- **DATA PROVIDED**:

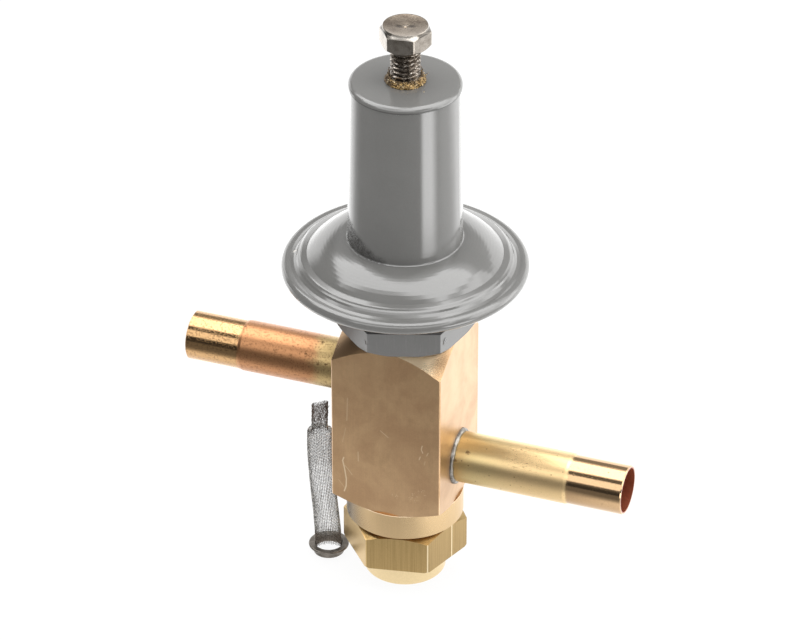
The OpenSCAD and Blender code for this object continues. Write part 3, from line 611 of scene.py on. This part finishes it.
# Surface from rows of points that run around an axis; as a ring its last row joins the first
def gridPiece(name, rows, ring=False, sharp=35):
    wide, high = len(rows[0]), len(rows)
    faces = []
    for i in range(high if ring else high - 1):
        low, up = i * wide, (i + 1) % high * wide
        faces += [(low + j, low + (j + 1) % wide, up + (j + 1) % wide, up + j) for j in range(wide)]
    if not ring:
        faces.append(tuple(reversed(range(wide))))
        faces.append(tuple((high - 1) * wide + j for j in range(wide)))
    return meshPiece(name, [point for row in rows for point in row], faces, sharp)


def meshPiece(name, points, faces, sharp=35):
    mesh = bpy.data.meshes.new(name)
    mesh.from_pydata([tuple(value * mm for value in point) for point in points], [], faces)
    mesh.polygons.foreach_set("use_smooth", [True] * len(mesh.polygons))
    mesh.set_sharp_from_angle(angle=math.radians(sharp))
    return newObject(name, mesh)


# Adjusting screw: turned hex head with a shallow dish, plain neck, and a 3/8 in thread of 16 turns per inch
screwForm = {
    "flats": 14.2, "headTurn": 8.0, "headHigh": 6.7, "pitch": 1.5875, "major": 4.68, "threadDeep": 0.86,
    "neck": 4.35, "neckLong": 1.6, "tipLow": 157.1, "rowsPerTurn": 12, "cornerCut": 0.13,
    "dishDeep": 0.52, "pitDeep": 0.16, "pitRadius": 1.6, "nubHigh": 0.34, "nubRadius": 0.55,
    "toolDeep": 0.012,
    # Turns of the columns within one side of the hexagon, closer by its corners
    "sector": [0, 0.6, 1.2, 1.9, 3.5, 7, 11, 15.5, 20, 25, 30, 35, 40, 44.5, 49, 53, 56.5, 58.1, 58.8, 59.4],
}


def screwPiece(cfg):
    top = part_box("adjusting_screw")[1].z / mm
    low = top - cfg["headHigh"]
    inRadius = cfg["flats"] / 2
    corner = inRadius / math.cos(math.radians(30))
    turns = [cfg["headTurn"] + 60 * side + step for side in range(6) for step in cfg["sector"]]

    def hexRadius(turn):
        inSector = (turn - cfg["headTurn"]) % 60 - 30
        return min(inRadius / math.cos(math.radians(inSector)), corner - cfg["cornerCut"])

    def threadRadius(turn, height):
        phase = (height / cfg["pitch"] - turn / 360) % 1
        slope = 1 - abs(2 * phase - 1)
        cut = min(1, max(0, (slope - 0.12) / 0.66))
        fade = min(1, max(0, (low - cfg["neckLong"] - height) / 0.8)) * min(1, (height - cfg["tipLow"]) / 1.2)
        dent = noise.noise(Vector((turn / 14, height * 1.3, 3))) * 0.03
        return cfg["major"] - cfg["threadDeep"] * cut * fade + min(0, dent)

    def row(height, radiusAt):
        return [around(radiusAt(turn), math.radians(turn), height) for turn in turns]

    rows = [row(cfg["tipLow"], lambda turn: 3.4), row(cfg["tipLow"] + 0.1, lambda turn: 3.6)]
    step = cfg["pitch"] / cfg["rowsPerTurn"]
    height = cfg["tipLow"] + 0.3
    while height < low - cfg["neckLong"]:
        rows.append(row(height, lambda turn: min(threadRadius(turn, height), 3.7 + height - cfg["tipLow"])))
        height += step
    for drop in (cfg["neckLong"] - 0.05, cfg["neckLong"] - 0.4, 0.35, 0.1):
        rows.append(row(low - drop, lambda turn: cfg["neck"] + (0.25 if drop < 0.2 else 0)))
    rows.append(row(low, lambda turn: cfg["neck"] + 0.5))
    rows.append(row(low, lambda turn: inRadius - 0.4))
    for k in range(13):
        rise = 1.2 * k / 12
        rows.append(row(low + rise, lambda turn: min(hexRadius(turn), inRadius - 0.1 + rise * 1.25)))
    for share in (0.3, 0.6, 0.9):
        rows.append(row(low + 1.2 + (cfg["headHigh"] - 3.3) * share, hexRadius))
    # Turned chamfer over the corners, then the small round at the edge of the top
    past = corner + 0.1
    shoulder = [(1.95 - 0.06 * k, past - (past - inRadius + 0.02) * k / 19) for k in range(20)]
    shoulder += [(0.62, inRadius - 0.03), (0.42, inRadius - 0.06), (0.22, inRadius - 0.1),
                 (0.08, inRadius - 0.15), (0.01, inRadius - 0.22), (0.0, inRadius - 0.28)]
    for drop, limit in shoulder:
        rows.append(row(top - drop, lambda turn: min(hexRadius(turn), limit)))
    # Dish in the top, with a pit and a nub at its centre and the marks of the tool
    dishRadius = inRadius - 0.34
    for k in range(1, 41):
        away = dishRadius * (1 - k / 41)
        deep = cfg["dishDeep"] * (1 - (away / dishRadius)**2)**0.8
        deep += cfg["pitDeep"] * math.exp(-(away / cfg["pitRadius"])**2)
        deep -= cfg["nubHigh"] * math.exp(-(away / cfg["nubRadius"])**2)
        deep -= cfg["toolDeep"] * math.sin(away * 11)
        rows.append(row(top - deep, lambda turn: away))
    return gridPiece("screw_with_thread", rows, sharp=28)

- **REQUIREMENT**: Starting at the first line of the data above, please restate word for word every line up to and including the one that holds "return meshPiece(name, [point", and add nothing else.

- **TASK RESULT**:
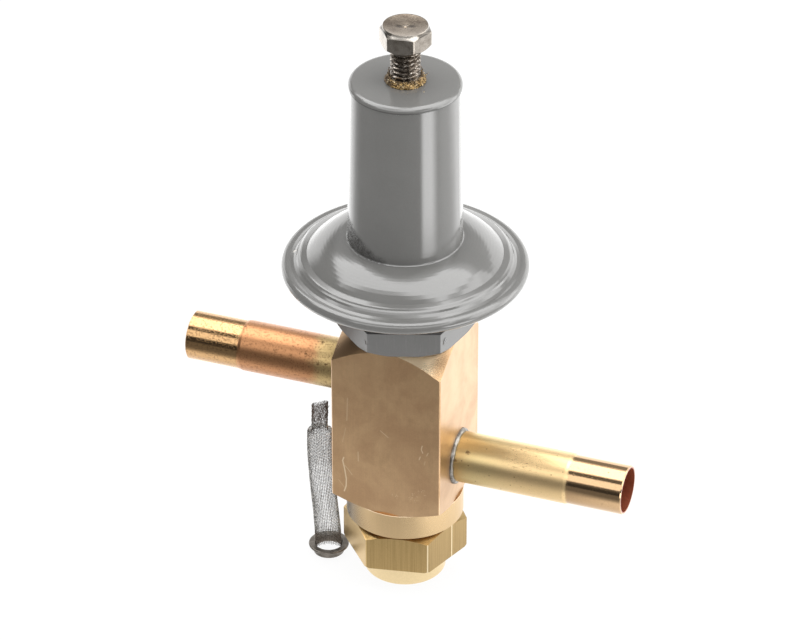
The OpenSCAD and Blender code for this object continues. Write part 3, from line 611 of scene.py on. This part finishes it.
# Surface from rows of points that run around an axis; as a ring its last row joins the first
def gridPiece(name, rows, ring=False, sharp=35):
    wide, high = len(rows[0]), len(rows)
    faces = []
    for i in range(high if ring else high - 1):
        low, up = i * wide, (i + 1) % high * wide
        faces += [(low + j, low + (j + 1) % wide, up + (j + 1) % wide, up + j) for j in range(wide)]
    if not ring:
        faces.append(tuple(reversed(range(wide))))
        faces.append(tuple((high - 1) * wide + j for j in range(wide)))
    return meshPiece(name, [point for row in rows for point in row], faces, sharp)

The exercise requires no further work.